On the fair floor at Investec Cape Town Art Fair 2026 with Southern Guild Director Lindsey Raymond
Filmed on the final day of the fair, a conversation with Southern Guild Director Lindsey Raymond unfolded within the charged atmosphere of the fair floor – an environment defined as much by encounter and exchange as the diverse gallery presentations contained within it. Now in its thirteenth year, ICTAF has become a critical site of convergence, drawing together artists, curators, collectors, and institutions from across the continent and beyond, while remaining deeply embedded in the specific cultural and historical terrain of Cape Town.
The significance of presenting work within this context is layered. Cape Town is a city shaped by its geographic position at the southernmost tip of Africa, its complex political histories, and its emergence as a vital node within global contemporary art discourse. For Southern Guild, whose programme is rooted in Cape Town while increasingly extending outward through international exhibitions and institutional collaborations, including its forthcoming permanent space in Tribeca, New York, the fair represents both a moment of reflection and a platform for future trajectory.
In this sense, the fair is not simply a commercial arena, but a site of accelerated visibility, where ideas, relationships, and institutional dialogue crystallise. Raymond spoke to the delicate balance between immediacy and depth: how to maintain conceptual and emotional integrity while navigating the speed, attention, and expectation that accompany an event of this scale. Within this framework, the gallery’s triple-booth presence (across the Main, SOLO, and Generations sections) becomes more than display; it operates as a carefully composed field of relations, where individual practices enter into dialogue with one another and the broader currents shaping contemporary art today. In particular, the SOLO presentation underscores the importance of creating space for sustained engagement with a singular artistic voice. In the context of the fair’s accelerated, commercially driven environment, this focused format offers collectors and curators the opportunity to encounter an artist’s practice with greater depth and clarity, fostering a more meaningful understanding of its conceptual, material, and emotional dimensions.

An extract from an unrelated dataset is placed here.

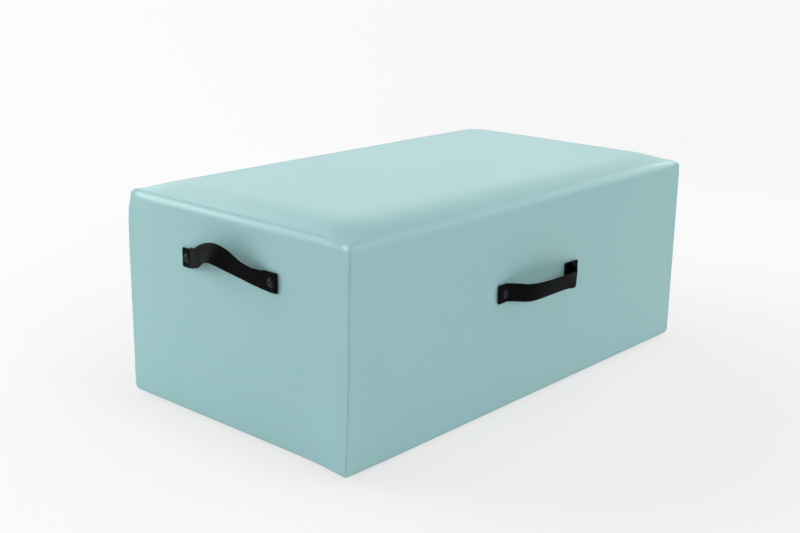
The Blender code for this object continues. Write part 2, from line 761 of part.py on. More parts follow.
def tab_path(wall):
    """A strap end's middle line, as (station, out from the wall) points.

    It starts at the raw end against the wall, turns back on itself at the tab's outer end,
    runs flat over itself under the washer, and folds up into the leg of the loop.
    """
    turn_radius = (UPPER_PLY - UNDER_PLY) / 2
    turn_middle = wall.tab_end - STRAP_THICKNESS / 2 - turn_radius
    path = [(TAB_INNER_END, UNDER_PLY)]
    for step in range(2 * FOLD_STEPS + 1):
        angle = math.pi * (step / (2 * FOLD_STEPS) - 0.5)
        path.append((turn_middle + turn_radius * math.cos(angle),
                     UNDER_PLY + turn_radius * (1 + math.sin(angle))))
    path += rounded_corner((turn_middle, UPPER_PLY), (FOOT, UPPER_PLY),
                           (arch_station(LEG_CUT_START, wall.rise, wall.fullness),
                            UPPER_PLY + LEG_CUT_START), FOLD_RADIUS)
    for step in range(1, LEG_STEPS + 1):
        height = LEG_CUT_START + (LEG_CUT_END - LEG_CUT_START) * (step - 1) / (LEG_STEPS - 1)
        path.append((arch_station(height, wall.rise, wall.fullness), UPPER_PLY + height))
    return path


def add_tab(wall, letter, side, frame, soft_bores, knuckle):
    """One fixed end of a handle: webbing folded double, held by the screw, and its leg."""
    path = [(side * station, out) for station, out in tab_path(wall)]
    mesh = strap_mesh(f"{wall.name}_handle_tab_{letter}", path)
    tab = add_object(mesh.name, mesh, "black_webbing", frame)
    thicken_strap(tab)
    cut(tab, soft_bores)
    cut(tab, knuckle, "INTERSECT")
    shade_smooth(tab)


def place_out(item, side, out):
    """Stand a turned piece on a wall at a fastener, its +Z pointing out."""
    item.location = (side * SCREW_STATION, -out, 0)
    item.rotation_euler = (math.radians(90), 0, 0)


def screw_profile(wall):
    """Outline of a button head screw, from the middle of its head to its tip."""
    length = HEAD_SEAT - wall.nut_seat + NUT_FLANGE_THICKNESS + SCREW_BEYOND_NUT
    dome = []
    for step in range(DOME_STEPS + 1):
        angle = math.radians(90 * step / DOME_STEPS)
        dome.append((SCREW_HEAD_RADIUS * math.sin(angle),
                     SCREW_HEAD_RIM + (SCREW_HEAD_HEIGHT - SCREW_HEAD_RIM) * math.cos(angle)))
    return dome + [(SCREW_HEAD_RADIUS, 0), (SCREW_RADIUS, 0),
                   (SCREW_RADIUS, -length + SCREW_RADIUS / 2), (SCREW_RADIUS / 2, -length),
                   (0, -length)]


def add_turned(name, profile, closed, material_name, frame, side, out):
    """A turned piece of a handle's fastening, standing out of the wall."""
    item = add_object(name, turned_mesh(name, profile, closed), material_name, frame)
    place_out(item, side, out)
    add_screw_modifier(item)
    return item


def add_handle_screw(wall, letter, side, frame):
    """A handle's button head screw with its hexagon socket."""
    screw = add_turned(f"{wall.name}_handle_screw_{letter}", screw_profile(wall), False,
                       "black_steel", frame, side, HEAD_SEAT)
    work = bmesh.new()
    bmesh.ops.create_cone(work, cap_ends=True, segments=6, radius1=SOCKET_WIDTH / math.sqrt(3),
                          radius2=SOCKET_WIDTH / math.sqrt(3), depth=2 * SOCKET_DEPTH)
    mesh = finish_mesh(f"{screw.name}_socket", work)
    socket = add_cutter(mesh.name, mesh, frame)
    place_out(socket, side, HEAD_SEAT + SCREW_HEAD_HEIGHT)
    cut(screw, socket)
    shade_smooth(screw)


def add_washer_and_nut(wall, letter, side, frame):
    """The washer under a handle's screw head, and the flanged nut inside the board."""
    washer = [(THREAD_BORE_RADIUS, WASHER_THICKNESS), (WASHER_RADIUS, WASHER_THICKNESS),
              (WASHER_RADIUS, 0), (THREAD_BORE_RADIUS, 0)]
    shade_smooth(add_turned(f"{wall.name}_handle_washer_{letter}", washer, True,
                            "black_steel", frame, side, WASHER_SEAT))
    barrel_length = BOARD - NUT_SHORT_OF_BOARD
    flange_radius = NUT_BARREL_RADIUS + NUT_FLANGE_WIDTH
    nut = [(THREAD_BORE_RADIUS, barrel_length), (NUT_BARREL_RADIUS, barrel_length),
           (NUT_BARREL_RADIUS, 0), (flange_radius, 0),
           (flange_radius, -NUT_FLANGE_THICKNESS), (THREAD_BORE_RADIUS, -NUT_FLANGE_THICKNESS)]
    shade_smooth(add_turned(f"{wall.name}_handle_nut_{letter}", nut, True,
                            "zinc_steel", frame, side, wall.nut_seat))


def add_handles(walls, frames, bores):
    """The four grab handles, one on each wall."""
    for wall in walls:
        frame = frames[wall.name]
        loop_knuckle, tab_knuckle = add_knuckles(wall, frame)
        add_loop(wall, frame, loop_knuckle)
        for letter, side in (("a", -1), ("b", 1)):
            add_tab(wall, letter, side, frame, bores[wall.name][0], tab_knuckle)
            add_handle_screw(wall, letter, side, frame)
            add_washer_and_nut(wall, letter, side, frame)


def build():
    """Make the whole box."""
    walls = box_walls()
    frames = add_wall_frames(walls)
    bores = add_bores(walls, frames)
    add_dust_cover()
    add_carcass(bores)
    add_padding(bores)
    add_cover(bores)
    add_handles(walls, frames, bores)
    bpy.context.view_layer.update()


clear_scene()
PARTS = make_collection("pilates_sitting_box")
CUTTERS = make_collection("cutters")
SMOOTH_SHADING = make_smooth_shading()
build()
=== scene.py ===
"""The pilates sitting box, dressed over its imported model.

The vinyl cover, the foam padding, the webbing handles with their fasteners and the dust
cover are made here. The boards, posts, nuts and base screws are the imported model's own
solids, with finishes of their own.
"""

import json
import logging
import math
from dataclasses import dataclass, field, replace
from enum import Enum
from typing import Iterable, Sequence

import bmesh
import bpy
import numpy as np
from mathutils import Matrix, Vector, kdtree, noise


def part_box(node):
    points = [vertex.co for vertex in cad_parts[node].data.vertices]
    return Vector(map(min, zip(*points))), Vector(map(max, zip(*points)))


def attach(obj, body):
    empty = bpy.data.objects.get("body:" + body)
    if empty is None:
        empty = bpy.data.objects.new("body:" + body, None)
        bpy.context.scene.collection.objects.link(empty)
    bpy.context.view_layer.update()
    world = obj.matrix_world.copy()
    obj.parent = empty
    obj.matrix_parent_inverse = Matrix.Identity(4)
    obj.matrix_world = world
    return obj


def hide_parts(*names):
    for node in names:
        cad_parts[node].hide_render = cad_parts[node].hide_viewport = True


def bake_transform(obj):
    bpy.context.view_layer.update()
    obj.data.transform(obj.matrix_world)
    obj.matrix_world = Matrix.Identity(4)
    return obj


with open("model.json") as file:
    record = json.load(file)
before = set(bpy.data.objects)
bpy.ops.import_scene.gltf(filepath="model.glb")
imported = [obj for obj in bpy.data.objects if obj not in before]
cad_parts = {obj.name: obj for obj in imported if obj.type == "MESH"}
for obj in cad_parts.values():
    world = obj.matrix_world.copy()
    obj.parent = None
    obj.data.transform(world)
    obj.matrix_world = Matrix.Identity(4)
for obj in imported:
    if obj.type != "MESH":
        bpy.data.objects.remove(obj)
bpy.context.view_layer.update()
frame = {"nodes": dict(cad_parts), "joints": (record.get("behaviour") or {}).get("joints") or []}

LOG = logging.getLogger("sitting_box")

Pair = tuple[float, float]
Triple = tuple[float, float, float]
Quad = tuple[float, float, float, float]


class Slot(Enum):
    """The record's material slots of the pieces that are made here."""

    VINYL = "teal_vinyl"
    FOAM = "foam"
    DUST_CLOTH = "dust_cloth"
    WEBBING = "black_webbing"
    BLACK_STEEL = "black_steel"
    ZINC_STEEL = "zinc_steel"


class Axis(Enum):
    """The world axis that a board's thickness runs along."""

    X = 0
    Y = 1
    Z = 2


class Wall(Enum):
    """The box's four walls, each by its turn in degrees about Z from the front one."""

    FRONT = 0
    RIGHT = 90
    BACK = 180
    LEFT = 270

    @property
    def label(self) -> str:
        """The wall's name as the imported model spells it."""
        return self.name.lower()

    @property
    def spin(self) -> Matrix:
        """The turn that brings the front wall to this one."""
        return Matrix.Rotation(math.radians(self.value), 4, "Z")


def smooth_step(values: np.ndarray, low: float, high: float) -> np.ndarray:
    """Ease from 0 to 1 between two levels.

    Args:
        values: Where to read the ease.
        low: The level at and before which it is 0.
        high: The level from which on it is 1.

    Returns:
        The eased shares, one for each value.
    """
    share = np.clip((np.asarray(values, float) - low) / (high - low), 0.0, 1.0)
    return share * share * (3.0 - 2.0 * share)


def noise_at(points: np.ndarray, wavelength: float, seed: float) -> np.ndarray:
    """Read a soft noise, about -1 to 1, at points in space.

    Args:
        points: Rows of coordinates, in metres.
        wavelength: The size of the noise's features, in metres.
        seed: A shift that makes one noise differ from the next.

    Returns:
        One value for each point.
    """
    shift = Vector((seed, 2.3 * seed, -1.7 * seed))
    return np.array([noise.noise(Vector(point) / wavelength + shift) for point in points])


def circle(radius: float, height: float, count: int) -> list[Triple]:
    """Evenly spaced points on a level circle about Z."""
    turns = [math.tau * index / count for index in range(count)]
    return [(radius * math.cos(turn), radius * math.sin(turn), height) for turn in turns]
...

Central to the discussion is the question of listening, echoing the fair’s curatorial theme this year. It emerges not only as a conceptual proposition, but as methodology: actively listening to artists and the evolution of their practices, to the cultural and historical contexts from which their work emerges, and to the shifting conditions of the global art ecosystem. It is through this sustained attentiveness that Southern Guild continues to position its artists within meaningful international conversations while remaining anchored to the specificities of place and lived experience.
Ultimately, Raymond describes ICTAF as a space where the most significant outcomes are not always immediately visible. Beyond sales and institutional placements, the fair’s lasting value lies in the relationships formed, the dialogues initiated, and the subtle perspective shifts that occur through sustained encounter. In this sense, the Investec Cape Town Art Fair operates less as a singular event than an evolving conversation – one in which Southern Guild continues to play an active and intentional role.